• RECORDED DATA
================================

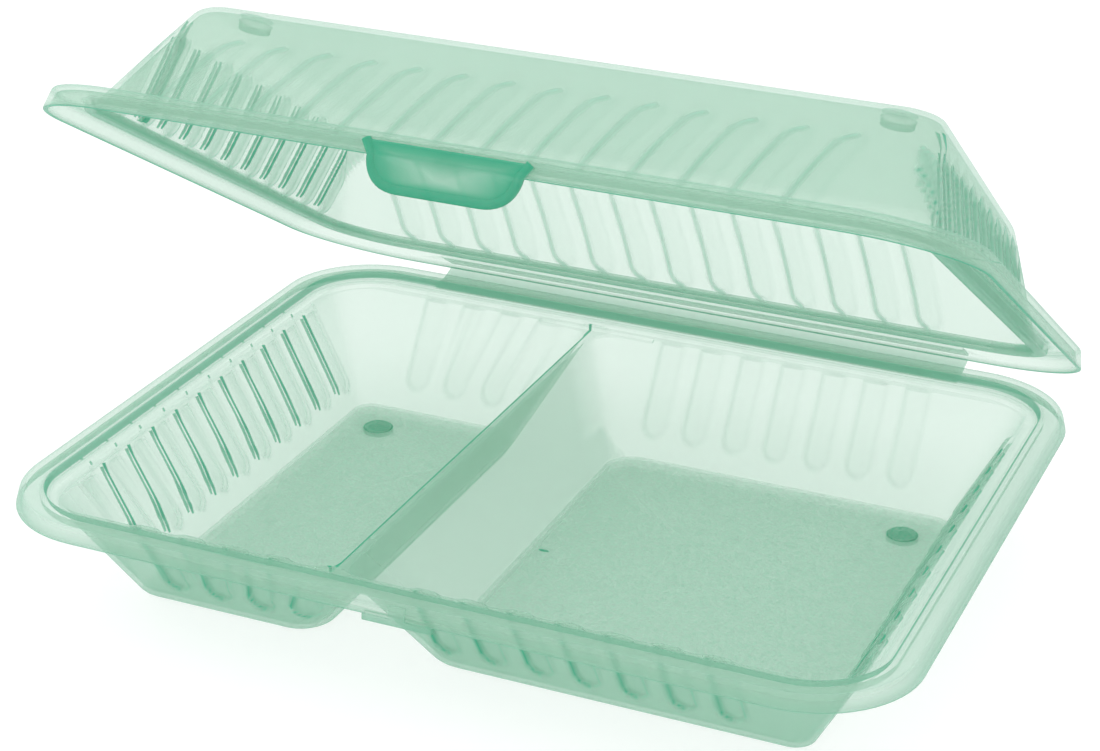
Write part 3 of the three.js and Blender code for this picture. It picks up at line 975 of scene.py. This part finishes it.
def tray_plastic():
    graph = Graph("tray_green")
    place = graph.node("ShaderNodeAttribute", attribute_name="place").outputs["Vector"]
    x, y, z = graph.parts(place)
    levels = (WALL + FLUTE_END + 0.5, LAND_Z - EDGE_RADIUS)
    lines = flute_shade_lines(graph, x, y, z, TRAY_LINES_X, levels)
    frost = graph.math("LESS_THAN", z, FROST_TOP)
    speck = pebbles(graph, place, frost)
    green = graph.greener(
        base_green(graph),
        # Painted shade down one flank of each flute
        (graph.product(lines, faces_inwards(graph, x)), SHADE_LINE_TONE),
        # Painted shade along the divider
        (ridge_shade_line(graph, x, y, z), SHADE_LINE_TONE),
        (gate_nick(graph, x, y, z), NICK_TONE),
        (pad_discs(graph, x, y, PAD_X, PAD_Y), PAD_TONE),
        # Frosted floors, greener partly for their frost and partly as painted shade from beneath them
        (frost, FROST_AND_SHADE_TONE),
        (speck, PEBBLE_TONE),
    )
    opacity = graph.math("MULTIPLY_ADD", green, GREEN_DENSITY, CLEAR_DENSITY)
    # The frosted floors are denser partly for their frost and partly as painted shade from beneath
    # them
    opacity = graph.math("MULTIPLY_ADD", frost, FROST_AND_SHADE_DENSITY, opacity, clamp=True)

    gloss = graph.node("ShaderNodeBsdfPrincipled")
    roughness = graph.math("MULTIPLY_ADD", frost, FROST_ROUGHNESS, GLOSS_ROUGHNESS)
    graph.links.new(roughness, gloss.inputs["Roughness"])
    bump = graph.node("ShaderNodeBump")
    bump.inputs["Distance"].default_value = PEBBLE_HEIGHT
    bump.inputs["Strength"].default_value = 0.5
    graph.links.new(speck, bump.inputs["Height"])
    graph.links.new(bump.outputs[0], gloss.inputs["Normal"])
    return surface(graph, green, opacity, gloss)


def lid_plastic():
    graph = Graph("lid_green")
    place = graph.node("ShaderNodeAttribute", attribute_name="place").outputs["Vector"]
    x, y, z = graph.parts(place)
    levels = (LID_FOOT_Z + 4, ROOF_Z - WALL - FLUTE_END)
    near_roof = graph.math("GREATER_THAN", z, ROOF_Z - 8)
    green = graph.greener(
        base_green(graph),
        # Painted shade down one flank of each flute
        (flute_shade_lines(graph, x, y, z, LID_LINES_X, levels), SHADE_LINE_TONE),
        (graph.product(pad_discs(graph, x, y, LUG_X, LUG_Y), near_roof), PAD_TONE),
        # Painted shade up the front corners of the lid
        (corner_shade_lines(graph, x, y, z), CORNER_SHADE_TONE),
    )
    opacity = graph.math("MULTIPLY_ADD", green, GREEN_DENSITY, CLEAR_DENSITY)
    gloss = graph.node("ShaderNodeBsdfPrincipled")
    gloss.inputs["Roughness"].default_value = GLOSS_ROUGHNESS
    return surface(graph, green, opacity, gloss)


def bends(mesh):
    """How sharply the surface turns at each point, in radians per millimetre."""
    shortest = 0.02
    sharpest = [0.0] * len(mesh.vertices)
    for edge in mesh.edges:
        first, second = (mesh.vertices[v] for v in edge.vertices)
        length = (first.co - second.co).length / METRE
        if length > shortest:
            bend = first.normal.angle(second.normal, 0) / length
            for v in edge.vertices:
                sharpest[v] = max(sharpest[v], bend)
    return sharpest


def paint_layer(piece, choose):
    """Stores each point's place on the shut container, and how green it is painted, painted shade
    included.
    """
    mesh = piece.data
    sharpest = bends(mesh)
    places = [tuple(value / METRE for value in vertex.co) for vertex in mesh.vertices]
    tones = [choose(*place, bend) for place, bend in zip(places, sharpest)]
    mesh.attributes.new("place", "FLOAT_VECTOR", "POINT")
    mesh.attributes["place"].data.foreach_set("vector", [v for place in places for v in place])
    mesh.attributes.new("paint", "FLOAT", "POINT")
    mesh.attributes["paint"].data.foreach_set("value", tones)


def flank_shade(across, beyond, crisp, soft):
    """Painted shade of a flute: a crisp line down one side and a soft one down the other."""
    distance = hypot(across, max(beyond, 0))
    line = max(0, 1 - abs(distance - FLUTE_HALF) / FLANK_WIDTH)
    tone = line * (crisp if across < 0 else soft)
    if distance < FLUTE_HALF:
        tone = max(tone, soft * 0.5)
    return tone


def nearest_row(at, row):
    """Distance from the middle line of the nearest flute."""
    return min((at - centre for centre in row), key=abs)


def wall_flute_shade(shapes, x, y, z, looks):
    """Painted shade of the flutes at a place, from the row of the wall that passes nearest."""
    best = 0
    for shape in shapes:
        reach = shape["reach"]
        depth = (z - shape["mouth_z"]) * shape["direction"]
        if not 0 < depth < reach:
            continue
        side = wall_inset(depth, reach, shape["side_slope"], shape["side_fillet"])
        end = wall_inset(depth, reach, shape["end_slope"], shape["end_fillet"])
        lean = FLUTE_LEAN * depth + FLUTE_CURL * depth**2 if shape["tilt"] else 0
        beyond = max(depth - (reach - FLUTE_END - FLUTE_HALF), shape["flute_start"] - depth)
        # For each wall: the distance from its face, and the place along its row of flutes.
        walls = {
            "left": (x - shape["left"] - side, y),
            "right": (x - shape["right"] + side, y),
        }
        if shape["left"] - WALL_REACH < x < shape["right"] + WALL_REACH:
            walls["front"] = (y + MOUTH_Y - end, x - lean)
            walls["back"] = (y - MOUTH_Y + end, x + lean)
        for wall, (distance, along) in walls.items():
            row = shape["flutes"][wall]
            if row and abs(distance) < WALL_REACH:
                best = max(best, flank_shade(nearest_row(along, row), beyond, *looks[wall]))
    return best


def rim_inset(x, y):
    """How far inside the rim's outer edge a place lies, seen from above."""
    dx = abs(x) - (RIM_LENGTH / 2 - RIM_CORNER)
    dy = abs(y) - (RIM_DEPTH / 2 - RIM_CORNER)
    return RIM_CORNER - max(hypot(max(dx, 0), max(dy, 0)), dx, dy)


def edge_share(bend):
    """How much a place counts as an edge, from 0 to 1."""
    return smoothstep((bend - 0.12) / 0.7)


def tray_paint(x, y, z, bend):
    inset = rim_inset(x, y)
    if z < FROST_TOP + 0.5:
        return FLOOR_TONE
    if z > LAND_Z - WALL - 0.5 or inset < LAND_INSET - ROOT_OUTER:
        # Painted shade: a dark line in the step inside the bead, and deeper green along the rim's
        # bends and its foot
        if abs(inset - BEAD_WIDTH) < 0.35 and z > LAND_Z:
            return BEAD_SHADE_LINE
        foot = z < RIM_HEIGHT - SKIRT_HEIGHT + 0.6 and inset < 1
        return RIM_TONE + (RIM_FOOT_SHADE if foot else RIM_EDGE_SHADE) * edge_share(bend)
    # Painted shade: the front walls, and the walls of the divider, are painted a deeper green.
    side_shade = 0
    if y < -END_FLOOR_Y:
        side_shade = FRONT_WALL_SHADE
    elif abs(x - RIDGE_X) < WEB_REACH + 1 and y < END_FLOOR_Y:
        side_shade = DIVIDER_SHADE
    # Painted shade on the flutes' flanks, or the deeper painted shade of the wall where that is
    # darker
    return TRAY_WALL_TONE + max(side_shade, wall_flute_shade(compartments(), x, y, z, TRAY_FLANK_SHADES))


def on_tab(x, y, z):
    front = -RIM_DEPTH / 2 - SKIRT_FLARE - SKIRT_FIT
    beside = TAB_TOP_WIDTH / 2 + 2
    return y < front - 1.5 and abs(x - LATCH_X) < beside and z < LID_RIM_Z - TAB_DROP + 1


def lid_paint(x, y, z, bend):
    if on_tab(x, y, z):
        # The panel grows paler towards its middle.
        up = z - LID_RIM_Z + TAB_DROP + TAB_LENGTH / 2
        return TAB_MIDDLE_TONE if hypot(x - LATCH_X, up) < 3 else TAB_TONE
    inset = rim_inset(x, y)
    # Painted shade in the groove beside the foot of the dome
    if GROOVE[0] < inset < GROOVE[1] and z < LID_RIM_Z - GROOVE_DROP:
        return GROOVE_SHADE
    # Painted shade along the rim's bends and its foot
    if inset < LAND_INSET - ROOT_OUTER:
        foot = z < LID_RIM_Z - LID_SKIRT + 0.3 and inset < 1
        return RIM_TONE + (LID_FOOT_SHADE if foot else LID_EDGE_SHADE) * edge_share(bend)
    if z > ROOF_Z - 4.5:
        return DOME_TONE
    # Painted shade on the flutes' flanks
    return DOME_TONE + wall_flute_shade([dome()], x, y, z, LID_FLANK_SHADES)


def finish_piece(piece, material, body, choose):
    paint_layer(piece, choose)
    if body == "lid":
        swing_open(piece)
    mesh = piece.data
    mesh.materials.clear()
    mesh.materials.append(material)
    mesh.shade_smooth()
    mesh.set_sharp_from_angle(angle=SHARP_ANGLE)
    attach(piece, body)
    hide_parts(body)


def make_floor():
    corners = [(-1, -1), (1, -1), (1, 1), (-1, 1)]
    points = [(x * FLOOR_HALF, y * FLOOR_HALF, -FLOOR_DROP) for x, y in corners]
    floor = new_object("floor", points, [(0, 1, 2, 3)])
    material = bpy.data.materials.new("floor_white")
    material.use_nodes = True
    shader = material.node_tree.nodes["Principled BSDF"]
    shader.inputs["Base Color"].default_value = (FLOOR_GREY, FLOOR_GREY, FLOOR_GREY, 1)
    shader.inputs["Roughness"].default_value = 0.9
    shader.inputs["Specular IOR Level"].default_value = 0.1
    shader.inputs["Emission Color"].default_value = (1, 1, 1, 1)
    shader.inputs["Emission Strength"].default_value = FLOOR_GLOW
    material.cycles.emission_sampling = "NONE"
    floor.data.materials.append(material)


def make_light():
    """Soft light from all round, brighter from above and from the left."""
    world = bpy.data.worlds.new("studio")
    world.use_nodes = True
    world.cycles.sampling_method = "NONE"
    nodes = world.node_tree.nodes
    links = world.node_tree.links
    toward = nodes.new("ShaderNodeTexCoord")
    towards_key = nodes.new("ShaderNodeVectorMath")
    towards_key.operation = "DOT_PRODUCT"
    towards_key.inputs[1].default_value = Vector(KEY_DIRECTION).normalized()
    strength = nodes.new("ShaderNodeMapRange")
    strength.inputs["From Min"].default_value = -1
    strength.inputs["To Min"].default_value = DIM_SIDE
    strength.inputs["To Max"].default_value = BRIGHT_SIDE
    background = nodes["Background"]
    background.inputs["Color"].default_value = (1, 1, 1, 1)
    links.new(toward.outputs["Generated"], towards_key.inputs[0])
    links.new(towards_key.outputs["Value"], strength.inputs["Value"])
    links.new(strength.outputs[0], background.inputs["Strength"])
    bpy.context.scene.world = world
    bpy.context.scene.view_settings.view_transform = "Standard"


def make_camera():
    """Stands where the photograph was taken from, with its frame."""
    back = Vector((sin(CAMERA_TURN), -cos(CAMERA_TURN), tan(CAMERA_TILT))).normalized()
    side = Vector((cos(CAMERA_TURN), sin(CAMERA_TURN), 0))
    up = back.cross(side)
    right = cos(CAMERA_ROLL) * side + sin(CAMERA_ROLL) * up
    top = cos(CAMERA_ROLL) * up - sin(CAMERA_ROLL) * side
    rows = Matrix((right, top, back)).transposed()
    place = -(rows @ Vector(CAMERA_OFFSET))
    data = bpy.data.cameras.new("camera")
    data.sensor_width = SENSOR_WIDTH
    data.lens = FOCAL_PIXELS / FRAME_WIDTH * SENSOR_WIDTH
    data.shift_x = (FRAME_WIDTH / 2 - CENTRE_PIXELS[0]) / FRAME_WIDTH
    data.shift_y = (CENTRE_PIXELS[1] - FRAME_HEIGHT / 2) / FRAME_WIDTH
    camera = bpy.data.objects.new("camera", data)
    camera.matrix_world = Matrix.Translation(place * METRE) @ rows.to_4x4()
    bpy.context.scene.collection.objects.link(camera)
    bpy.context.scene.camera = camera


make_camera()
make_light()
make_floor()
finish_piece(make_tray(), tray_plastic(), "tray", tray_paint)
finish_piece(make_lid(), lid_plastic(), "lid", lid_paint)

================================

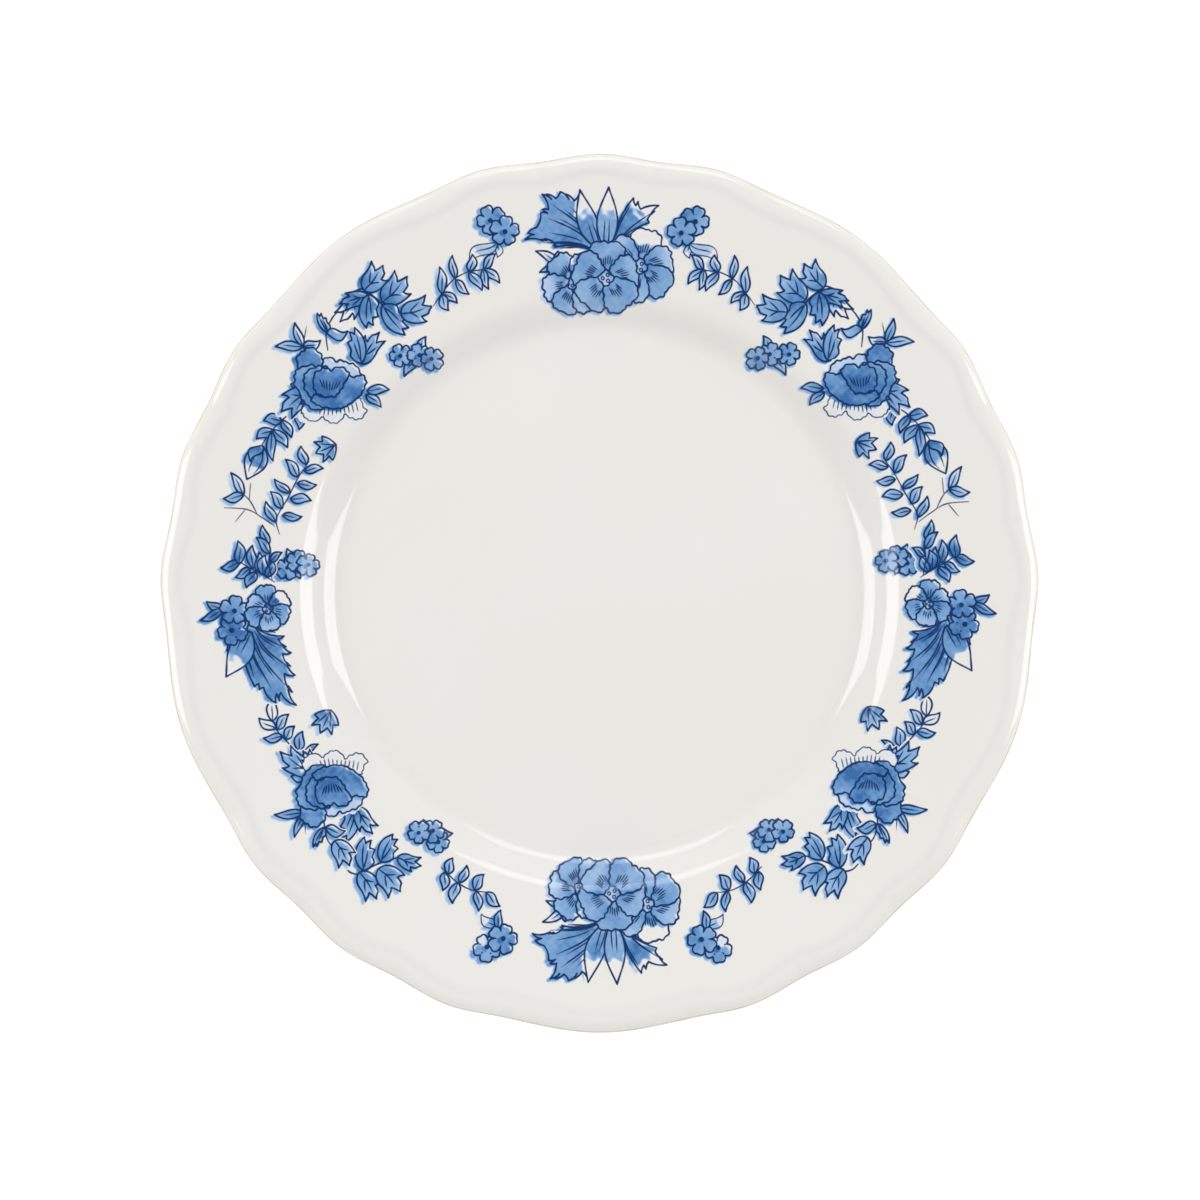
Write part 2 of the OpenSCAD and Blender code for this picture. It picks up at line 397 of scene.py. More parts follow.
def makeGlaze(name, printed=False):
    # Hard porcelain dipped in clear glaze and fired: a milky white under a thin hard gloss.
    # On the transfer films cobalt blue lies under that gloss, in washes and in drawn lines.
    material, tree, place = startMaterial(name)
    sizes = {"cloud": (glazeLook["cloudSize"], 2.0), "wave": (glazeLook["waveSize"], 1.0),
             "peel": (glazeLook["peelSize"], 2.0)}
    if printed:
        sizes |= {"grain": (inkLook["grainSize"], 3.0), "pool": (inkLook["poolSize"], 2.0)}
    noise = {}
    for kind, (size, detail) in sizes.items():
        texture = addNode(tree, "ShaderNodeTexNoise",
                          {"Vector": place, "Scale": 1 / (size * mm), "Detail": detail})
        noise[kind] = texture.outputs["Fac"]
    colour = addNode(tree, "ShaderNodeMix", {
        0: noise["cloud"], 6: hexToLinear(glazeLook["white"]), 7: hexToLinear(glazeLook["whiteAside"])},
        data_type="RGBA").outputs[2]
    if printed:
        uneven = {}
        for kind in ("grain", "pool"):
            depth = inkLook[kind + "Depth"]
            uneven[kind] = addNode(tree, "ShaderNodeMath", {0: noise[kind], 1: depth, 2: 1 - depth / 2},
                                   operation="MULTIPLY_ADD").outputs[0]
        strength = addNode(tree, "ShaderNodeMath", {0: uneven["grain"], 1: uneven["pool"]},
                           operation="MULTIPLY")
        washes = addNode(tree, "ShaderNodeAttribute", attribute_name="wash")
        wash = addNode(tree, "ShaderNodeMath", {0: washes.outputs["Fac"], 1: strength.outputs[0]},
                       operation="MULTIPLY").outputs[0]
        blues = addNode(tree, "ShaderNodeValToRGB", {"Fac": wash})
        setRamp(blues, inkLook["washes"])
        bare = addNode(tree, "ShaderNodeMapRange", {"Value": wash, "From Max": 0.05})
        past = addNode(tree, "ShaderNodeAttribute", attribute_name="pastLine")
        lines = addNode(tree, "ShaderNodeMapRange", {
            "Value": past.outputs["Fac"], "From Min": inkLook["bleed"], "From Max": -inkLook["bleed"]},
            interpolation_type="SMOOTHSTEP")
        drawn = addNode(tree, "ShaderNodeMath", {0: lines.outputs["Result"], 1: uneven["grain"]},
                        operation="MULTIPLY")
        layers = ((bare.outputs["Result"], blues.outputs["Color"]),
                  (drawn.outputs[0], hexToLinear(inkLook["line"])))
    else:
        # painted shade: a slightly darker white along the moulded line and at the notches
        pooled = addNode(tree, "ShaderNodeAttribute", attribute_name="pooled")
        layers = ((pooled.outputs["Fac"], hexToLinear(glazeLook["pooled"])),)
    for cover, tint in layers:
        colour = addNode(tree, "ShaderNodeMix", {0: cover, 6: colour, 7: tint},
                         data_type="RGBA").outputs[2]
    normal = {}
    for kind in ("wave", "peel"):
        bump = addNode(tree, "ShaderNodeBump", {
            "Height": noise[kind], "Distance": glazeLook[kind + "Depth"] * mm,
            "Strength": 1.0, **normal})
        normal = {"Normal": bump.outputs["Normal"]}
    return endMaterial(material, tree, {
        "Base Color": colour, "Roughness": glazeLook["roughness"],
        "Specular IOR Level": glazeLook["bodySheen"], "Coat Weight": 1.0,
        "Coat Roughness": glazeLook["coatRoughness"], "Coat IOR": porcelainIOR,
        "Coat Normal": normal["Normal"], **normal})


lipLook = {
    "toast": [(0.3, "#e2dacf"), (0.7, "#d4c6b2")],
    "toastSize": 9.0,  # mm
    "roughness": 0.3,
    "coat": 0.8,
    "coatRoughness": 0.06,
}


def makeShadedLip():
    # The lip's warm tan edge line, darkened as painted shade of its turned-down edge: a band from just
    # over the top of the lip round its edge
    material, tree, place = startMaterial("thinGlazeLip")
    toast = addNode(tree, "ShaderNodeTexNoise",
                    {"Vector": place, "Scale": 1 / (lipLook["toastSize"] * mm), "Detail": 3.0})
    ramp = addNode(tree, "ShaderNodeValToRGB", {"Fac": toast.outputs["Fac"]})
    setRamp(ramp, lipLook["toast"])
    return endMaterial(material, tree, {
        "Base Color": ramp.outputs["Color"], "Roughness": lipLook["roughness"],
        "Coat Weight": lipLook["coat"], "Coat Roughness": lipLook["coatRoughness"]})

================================

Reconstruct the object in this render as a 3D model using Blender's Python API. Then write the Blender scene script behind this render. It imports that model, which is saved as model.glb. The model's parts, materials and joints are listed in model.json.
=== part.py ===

================================

• WRITTEN TASK
Scan the listing above for the word "this" and copy every line that holds it.

• EXPECTED OUTPUT
Write part 3 of the three.js and Blender code for this picture. It picks up at line 975 of scene.py. This part finishes it.
Write part 2 of the OpenSCAD and Blender code for this picture. It picks up at line 397 of scene.py. More parts follow.
Reconstruct the object in this render as a 3D model using Blender's Python API. Then write the Blender scene script behind this render. It imports that model, which is saved as model.glb. The model's parts, materials and joints are listed in model.json.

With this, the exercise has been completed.